FDSN / miniSEED3-TechnicalEvaluation

Discussion and evaluation of miniSEED 3
5 stars 1 forks source link

Requirement: Include a CRC (cyclic redundancy check) of the complete record #12

Open krischer opened 6 years ago

krischer commented 6 years ago

Include a CRC (cyclic redundancy check) of the complete record.

chad-earthscope commented 6 years ago

This requirement was discussed in change proposal 6 to the 2016 strawman. The Quaterra CRC algorithm was offered for use in change proposal 25 to the 2016 strawman.

In the previous format specifications from IRIS I suggested the adoption of the CRC-32C (Castagnoli) algorithm for the following reasons:

andres-h commented 6 years ago

I think the type of CRC is at this stage an irrelevant implementation detail. The question is rather if there should be a CRC of complete record, partial record or no record-level CRC at all.

I'm in favor of partial record CRC.

krischer commented 6 years ago

The type of CRC should probably also be discussed as this stage as stage 3 of the design hopefully only deals with complete implementations and the type of CRC is a detail that could be sorted out by then. Thus we have to things to discuss here: Which type of checksum calculation and what parts should be checksummed.

Excerpt from @andres-h link:

All proposals add some sort of record checksum. The problem with #1 and #2 is that adding anything to the record (for example a blockette or CBOR object describing the quality control procedure that was made at the data centre), even increasing the data publication version, just to indicate that the data passed quality control procedures, invalidates the checksum. Due to a hardware or software glitch, it can happen that data was corrupted, but the (new) checksum is correct.

The concept of the current proposal (#3) is that data should be modified as little as possible. In particular, adding "quality control passed" should not invalidate the primary checksum if no other changes were made to the record. Multiple checksums and hashes are supported (CRC-32, MD5, SHA, etc.)

I personally disagree with this and think that everything should be checksummed - its cheap and also serves as a safety mechanism when touching any part of a record to some extent. It could also be two separate 16bit checksums - one for the data, one for the header. The risk of false positives might still be small enough to have to worry about it.
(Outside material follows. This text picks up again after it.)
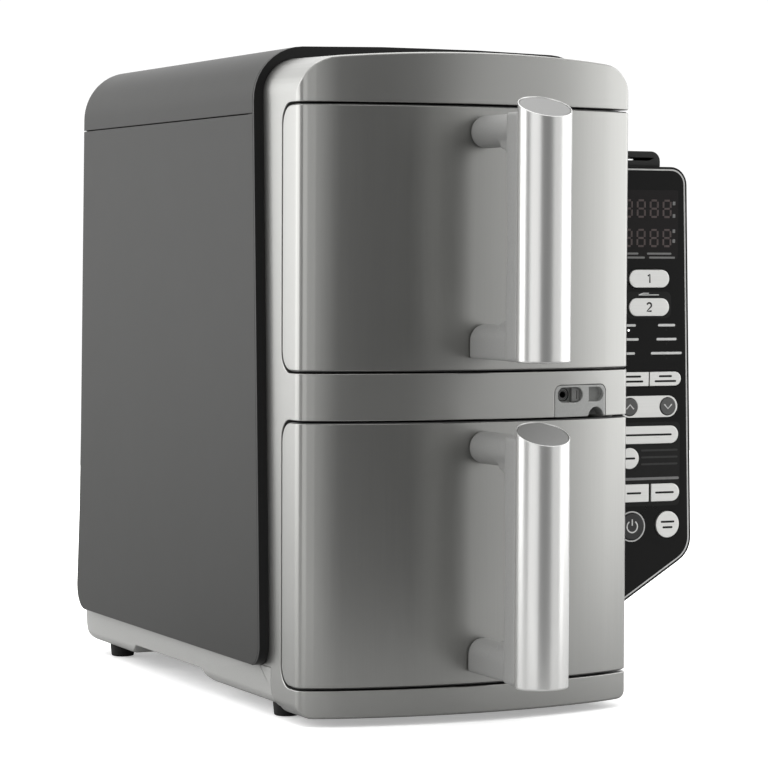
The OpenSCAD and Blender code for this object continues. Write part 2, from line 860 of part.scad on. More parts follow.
module panel_board() {
    color("seagreen") standing() along_y(board_y, board_y + 1.6) panel_outline(housing_t + 0.3);
}

// A key: its cap, the flange behind the lens that keeps it in, and its stem
module key(k, tone) {
    flange_w = k[2] / 2 - 2;
    flange_h = k[3] / 2 + key_flange;
    color(tone) standing() {
        along_y(panel_y - key_proud, panel_y + lens_t + 3) key_outline(k, 0);
        box(k[0] - flange_w, k[0] + flange_w, panel_y + lens_t + 1.2, panel_y + lens_t + 3,
            k[1] - flange_h, k[1] + flange_h);
        along_y(panel_y + lens_t + 2, board_y - key_travel - fit_gap) translate([k[0], k[1]]) circle(2.5);
    }
}

// A tab on top of the panel with a thin slot right through it
module probe_dock() {
    top = panel_top + dock_h;
    color(dark) standing() along_y(panel_y + lens_t, panel_y + panel_d) difference() {
        polygon(concat([[dock_x0, panel_top], [dock_x1, panel_top]],
            arc(dock_x1 - dock_r, top - dock_r, dock_r, 0, 90, 6),
            arc(dock_x0 + dock_r, top - dock_r, dock_r, 90, 180, 6)));
        polygon([[dock_x0 + 4, top - 5.6], [dock_x1 - 8, top - 5.6], [dock_x1 - 4.6, top - 4.2],
            [dock_x1 - 8, top - 4], [dock_x0 + 4, top - 4]]);
    }
}

left_side_panel();
right_side_panel();
top_cover();
rim_trim();
fascia();
base_tray();
feet();
rear_cover();
cord_gland();
main_board();
drawer_switches();
cavity(1);  // upper_cavity
cavity(0);  // lower_cavity
fan_guard(1);  // upper_fan_guard
fan_guard(0);  // lower_fan_guard
element(1);  // upper_element
element(0);  // lower_element
motor(1);  // upper_motor
motor(0);  // lower_motor
impeller(1);  // upper_impeller
impeller(0);  // lower_impeller
rotor(1);  // upper_rotor
rotor(0);  // lower_rotor
drawer_front(1);  // upper_drawer_front
drawer_front(0);  // lower_drawer_front
drawer_frame(1);  // upper_drawer_frame
drawer_frame(0);  // lower_drawer_frame
pan(1);  // upper_pan
pan(0);  // lower_pan
crisper_plate(1);  // upper_crisper_plate
crisper_plate(0);  // lower_crisper_plate
handle_spine(1);  // upper_handle_spine
handle_spine(0);  // lower_handle_spine
handle_bar(1);  // upper_handle_bar
handle_bar(0);  // lower_handle_bar
handle_cap(1);  // upper_handle_cap
handle_cap(0);  // lower_handle_cap
handle_screws(1);  // upper_handle_screws
handle_screws(0);  // lower_handle_screws
probe_insert();
probe_jack();
probe_slider();
panel_housing();
panel_lens();
panel_display();
panel_board();
probe_dock();
key(zone_1, "silver");  // top_zone_key
key(zone_2, "silver");  // bottom_zone_key
key(temp, "silver");  // temp_key
key(time, "silver");  // time_key
key(up, dark);  // up_key
key(down, dark);  // down_key
key(stack, "silver");  // stack_key
key(mode, "silver");  // mode_key
key(sync, "silver");  // sync_key
key(match, "silver");  // match_key
key(power, dark);  // power_key
key(start, "silver");  // start_key
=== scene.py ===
"""Looks of the air fryer with two stacked drawers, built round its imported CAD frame.

Pieces are drawn in millimetres from the cabinet's datum: X = 0 in the middle of the fascia, Y = 0 at its most
forward point and Z = 0 on the floor. at() turns such a point into the frame's metres.
"""

import json
import math

import bmesh
import bpy
from mathutils import Matrix, Vector

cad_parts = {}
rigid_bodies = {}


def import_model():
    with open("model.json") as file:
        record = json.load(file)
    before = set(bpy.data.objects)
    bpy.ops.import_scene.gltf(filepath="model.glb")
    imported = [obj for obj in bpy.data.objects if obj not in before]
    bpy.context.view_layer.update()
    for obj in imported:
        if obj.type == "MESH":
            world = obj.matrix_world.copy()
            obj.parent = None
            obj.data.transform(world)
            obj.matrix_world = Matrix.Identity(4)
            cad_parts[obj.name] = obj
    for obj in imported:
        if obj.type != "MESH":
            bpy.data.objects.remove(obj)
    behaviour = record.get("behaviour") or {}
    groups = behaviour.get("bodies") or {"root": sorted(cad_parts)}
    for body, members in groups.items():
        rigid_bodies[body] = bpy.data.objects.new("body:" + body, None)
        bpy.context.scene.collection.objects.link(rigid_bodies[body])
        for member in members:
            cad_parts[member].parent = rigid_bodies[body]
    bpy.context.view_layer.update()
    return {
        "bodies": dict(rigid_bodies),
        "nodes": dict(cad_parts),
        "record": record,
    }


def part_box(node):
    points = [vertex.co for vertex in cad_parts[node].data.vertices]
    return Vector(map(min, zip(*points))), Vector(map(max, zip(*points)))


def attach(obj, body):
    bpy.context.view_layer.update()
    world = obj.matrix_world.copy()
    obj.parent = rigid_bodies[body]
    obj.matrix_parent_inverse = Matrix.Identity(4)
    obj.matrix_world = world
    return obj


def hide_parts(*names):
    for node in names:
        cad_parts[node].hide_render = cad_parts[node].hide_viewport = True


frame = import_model()

# ---- Sizes, in millimetres, from the frame ----

MM = 0.001
FASCIA_LO, FASCIA_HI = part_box("fascia")
DATUM_X = (FASCIA_LO.x + FASCIA_HI.x) / 2
DATUM_Y = FASCIA_LO.y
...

andres-h commented 6 years ago

I agree that everything should be checksummed, but having a single checksum does not match with the requirement (?) of being able to modify the records in the datacentre (adding QC, etc.). As a user, I want to check if the CRC matches the one that was generated by the digitizer or not. Also, I want to know which changes, if any, were done in the datacentre. Assuming that digitizers support NGF directly, similar to mseed2/seedlink (requirement?).

crotwell commented 6 years ago

I feel the checksum should be over the whole record and modification of a record should force a checksum recalculation. The purpose of this checksum is simply to detect corruption of data during transmission or storage, not to provide "providence" of the data back to the digitizer. While that is an important concept, it is a much larger problem and to do it correctly it needs to be done separately from the timeseries format.

For this purpose I think simpler is better, and so the CRC-32 makes most sense.

chad-earthscope commented 6 years ago

I agree with @crotwell. The most value of adding a CRC is to check whether the record has been corrupted during transmission or storage. Even if multiple CRCs could be used in a provenance scheme, requiring a reader to calculate multiple CRCs to do the "has this record been corrupted" check is not justified.

krischer commented 6 years ago

Summary

(Please let me know if I missed a point or misunderstood something)

There is agreement that we want CRC but not what algorithm or what "type" of CRC. Technically it is also clear that the CRC field must be set to some pre-determined value (or ignored) for the actual calculation of the CRC. Thus please vote on:

  1. What should the CRC include? (complete record / partial record / no record-level CRC)
  2. What algorithms should be used? (CRC-32/other suggestion)
crotwell commented 6 years ago

1 complete record 2 crc-32c

chad-earthscope commented 6 years ago
  1. Complete record with the CRC field set to 0's.
  2. CRC-32C
kaestli commented 6 years ago
  1. complete record
  2. crc-32
ozym commented 6 years ago
  1. complete record as per @chad-iris
  2. crc-32
claudiodsf commented 6 years ago
  1. What should the CRC include? (complete record / partial record / no record-level CRC)

Complete record

  1. What algorithms should be used? (CRC-32/other suggestion)

CRC-32 or any other lightweight algorithm

ihenson-bsl commented 6 years ago

1 complete record 2 crc-32c

ValleeMartin commented 6 years ago
  1. Complete record
  2. CRC-32 (or similar lightweight algorithm)
JoseAntonioJara commented 6 years ago
  1. Complete record
  2. CRC-32